→ **INSTRUCTION**
Reproduce all of the material word for word.

→ **DATA EXTRACT**
* start *
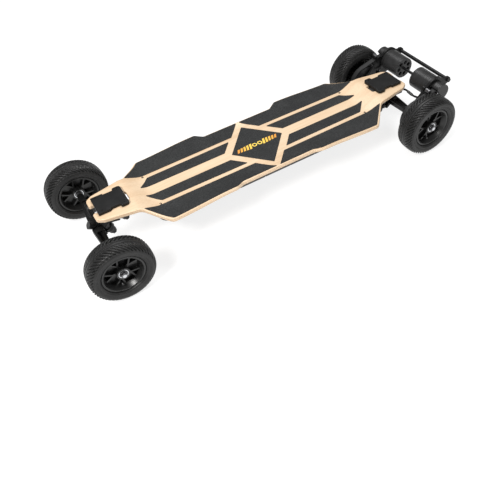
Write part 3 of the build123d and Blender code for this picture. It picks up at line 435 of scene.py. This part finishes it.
def soften(node, width, material, body, angle=28.0):
    """A copy of a CAD node with broken edges, which stands for it."""
    mesh = NODES[node].data.copy()
    work = bmesh.new()
    work.from_mesh(mesh)
    bmesh.ops.remove_doubles(work, verts=work.verts, dist=2e-6)
    flat = math.radians(0.6)
    bmesh.ops.dissolve_limit(work, angle_limit=flat, verts=work.verts, edges=work.edges)
    work.to_mesh(mesh)
    work.free()
    piece = add_piece(node + "_finish", mesh, material, body)
    mark_creases(piece.data, angle)
    bevel = piece.modifiers.new("edges", "BEVEL")
    bevel.width = width
    bevel.segments = 2
    bevel.limit_method = "ANGLE"
    bevel.angle_limit = math.radians(angle)
    bevel.harden_normals = True
    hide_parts(node)
    return piece


def apply_modifiers(piece):
    """Keep the result of a piece's modifiers as its mesh."""
    bpy.context.view_layer.update()
    shaped = piece.evaluated_get(bpy.context.evaluated_depsgraph_get())
    result = bpy.data.meshes.new_from_object(shaped)
    piece.modifiers.clear()
    piece.data = result


# ---------------------------------------------------------------- tyres
TYRE_RADIUS = 87.5
TYRE_SEGMENTS = 660
TREAD_BLOCKS, ZIGZAGS, KNURLS = 50, 110, 162
RIM_SEAT = [(15.2, 51.6), (15.2, 57.5), (-15.2, 57.5), (-15.2, 51.6)]
VALVE_ANGLE, VALVE_RADIUS = -72, 39.5


def tyre_profile():
    """Half section from the crown to the bead as (across, radius) in millimetres, by arc length."""
    points = np.array([(0, TYRE_RADIUS), (8, 87.4), (16, 86.8), (22, 85.6), (26.4, 83.2), (29.0, 79.5),
                       (30.2, 75.0), (30.5, 70.0), (30.0, 65.5), (28.2, 61.2), (25.6, 58.2),
                       (22.5, 57.6), (20.3, 57.6), (20.3, 51.6)])
    length = np.r_[0, np.cumsum(np.hypot(*np.diff(points, axis=0).T))]
    samples = np.r_[np.arange(0, 34, 0.85), np.arange(34, length[-1], 1.6), length[-1]]
    smooth = np.stack([np.interp(samples, length, points[:, i]) for i in (0, 1)], axis=1)
    for _ in range(3):
        smooth[1:-4] = (smooth[:-5] + 2 * smooth[1:-4] + smooth[2:-3]) / 4
    smooth[0] = points[0]
    return samples, smooth


def groove(value, width, soft=0.45):
    """1 inside a groove of this half width, easing to 0 outside it."""
    t = np.clip((width + soft - np.abs(value)) / (2 * soft), 0, 1)
    return t * t * (3 - 2 * t)


def groove_depth(along, across):
    """Depth of the tread pattern in millimetres; along runs round the tyre, across from its crown."""
    circumference = 2 * math.pi * TYRE_RADIUS
    pitch = circumference / TREAD_BLOCKS
    zigzag_pitch = circumference / ZIGZAGS
    knurl_pitch = circumference / KNURLS
    side = np.abs(across)
    shift = np.where(across > 0, 0.0, pitch / 2)
    zigzag = 4.6 + 0.9 * (2 * np.abs((along / zigzag_pitch) % 1 - 0.5) - 0.5)
    centre = 1.9 * groove(side - zigzag, 0.8)
    sweep = along + shift - 0.95 * (side - 8) - 0.010 * (side - 8) ** 2
    phase = (sweep / pitch + 0.5) % 1 - 0.5
    main_reach = np.clip((side - 8.0) / 1.5, 0, 1) * np.clip((33.5 - side) / 3, 0, 1)
    main = 3.0 * groove(phase * pitch, 1.55 + 0.02 * side) * main_reach
    half = ((sweep / pitch) % 1) - 0.5
    fine_reach = np.clip((side - 12.0) / 1.5, 0, 1) * np.clip((25.0 - side) / 2, 0, 1)
    fine = 1.4 * groove(half * pitch, 0.4, 0.35) * fine_reach
    rib = -0.6 * groove(side - 37.5, 0.9, 0.5) - 0.8 * groove(side - 48.5, 1.0, 0.6)
    knurl_phase = (along % knurl_pitch) - knurl_pitch / 2
    knurl = 0.5 * groove(knurl_phase, 0.7, 0.4) * groove(side - 43.0, 2.6, 0.5)
    return np.maximum(np.maximum(centre, main), fine) + rib + knurl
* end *
→ **RESPONSE BELOW**
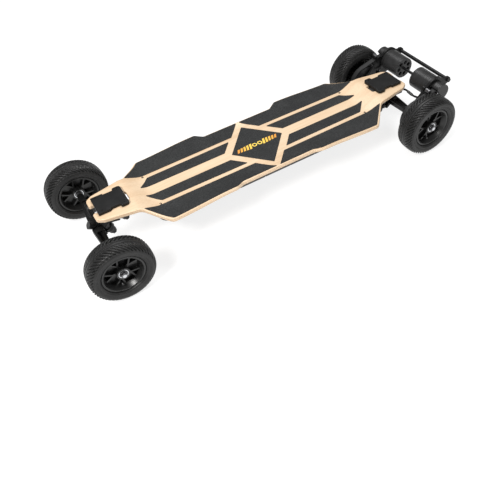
Write part 3 of the build123d and Blender code for this picture. It picks up at line 435 of scene.py. This part finishes it.
def soften(node, width, material, body, angle=28.0):
    """A copy of a CAD node with broken edges, which stands for it."""
    mesh = NODES[node].data.copy()
    work = bmesh.new()
    work.from_mesh(mesh)
    bmesh.ops.remove_doubles(work, verts=work.verts, dist=2e-6)
    flat = math.radians(0.6)
    bmesh.ops.dissolve_limit(work, angle_limit=flat, verts=work.verts, edges=work.edges)
    work.to_mesh(mesh)
    work.free()
    piece = add_piece(node + "_finish", mesh, material, body)
    mark_creases(piece.data, angle)
    bevel = piece.modifiers.new("edges", "BEVEL")
    bevel.width = width
    bevel.segments = 2
    bevel.limit_method = "ANGLE"
    bevel.angle_limit = math.radians(angle)
    bevel.harden_normals = True
    hide_parts(node)
    return piece


def apply_modifiers(piece):
    """Keep the result of a piece's modifiers as its mesh."""
    bpy.context.view_layer.update()
    shaped = piece.evaluated_get(bpy.context.evaluated_depsgraph_get())
    result = bpy.data.meshes.new_from_object(shaped)
    piece.modifiers.clear()
    piece.data = result


# ---------------------------------------------------------------- tyres
TYRE_RADIUS = 87.5
TYRE_SEGMENTS = 660
TREAD_BLOCKS, ZIGZAGS, KNURLS = 50, 110, 162
RIM_SEAT = [(15.2, 51.6), (15.2, 57.5), (-15.2, 57.5), (-15.2, 51.6)]
VALVE_ANGLE, VALVE_RADIUS = -72, 39.5


def tyre_profile():
    """Half section from the crown to the bead as (across, radius) in millimetres, by arc length."""
    points = np.array([(0, TYRE_RADIUS), (8, 87.4), (16, 86.8), (22, 85.6), (26.4, 83.2), (29.0, 79.5),
                       (30.2, 75.0), (30.5, 70.0), (30.0, 65.5), (28.2, 61.2), (25.6, 58.2),
                       (22.5, 57.6), (20.3, 57.6), (20.3, 51.6)])
    length = np.r_[0, np.cumsum(np.hypot(*np.diff(points, axis=0).T))]
    samples = np.r_[np.arange(0, 34, 0.85), np.arange(34, length[-1], 1.6), length[-1]]
    smooth = np.stack([np.interp(samples, length, points[:, i]) for i in (0, 1)], axis=1)
    for _ in range(3):
        smooth[1:-4] = (smooth[:-5] + 2 * smooth[1:-4] + smooth[2:-3]) / 4
    smooth[0] = points[0]
    return samples, smooth


def groove(value, width, soft=0.45):
    """1 inside a groove of this half width, easing to 0 outside it."""
    t = np.clip((width + soft - np.abs(value)) / (2 * soft), 0, 1)
    return t * t * (3 - 2 * t)


def groove_depth(along, across):
    """Depth of the tread pattern in millimetres; along runs round the tyre, across from its crown."""
    circumference = 2 * math.pi * TYRE_RADIUS
    pitch = circumference / TREAD_BLOCKS
    zigzag_pitch = circumference / ZIGZAGS
    knurl_pitch = circumference / KNURLS
    side = np.abs(across)
    shift = np.where(across > 0, 0.0, pitch / 2)
    zigzag = 4.6 + 0.9 * (2 * np.abs((along / zigzag_pitch) % 1 - 0.5) - 0.5)
    centre = 1.9 * groove(side - zigzag, 0.8)
    sweep = along + shift - 0.95 * (side - 8) - 0.010 * (side - 8) ** 2
    phase = (sweep / pitch + 0.5) % 1 - 0.5
    main_reach = np.clip((side - 8.0) / 1.5, 0, 1) * np.clip((33.5 - side) / 3, 0, 1)
    main = 3.0 * groove(phase * pitch, 1.55 + 0.02 * side) * main_reach
    half = ((sweep / pitch) % 1) - 0.5
    fine_reach = np.clip((side - 12.0) / 1.5, 0, 1) * np.clip((25.0 - side) / 2, 0, 1)
    fine = 1.4 * groove(half * pitch, 0.4, 0.35) * fine_reach
    rib = -0.6 * groove(side - 37.5, 0.9, 0.5) - 0.8 * groove(side - 48.5, 1.0, 0.6)
    knurl_phase = (along % knurl_pitch) - knurl_pitch / 2
    knurl = 0.5 * groove(knurl_phase, 0.7, 0.4) * groove(side - 43.0, 2.6, 0.5)
    return np.maximum(np.maximum(centre, main), fine) + rib + knurl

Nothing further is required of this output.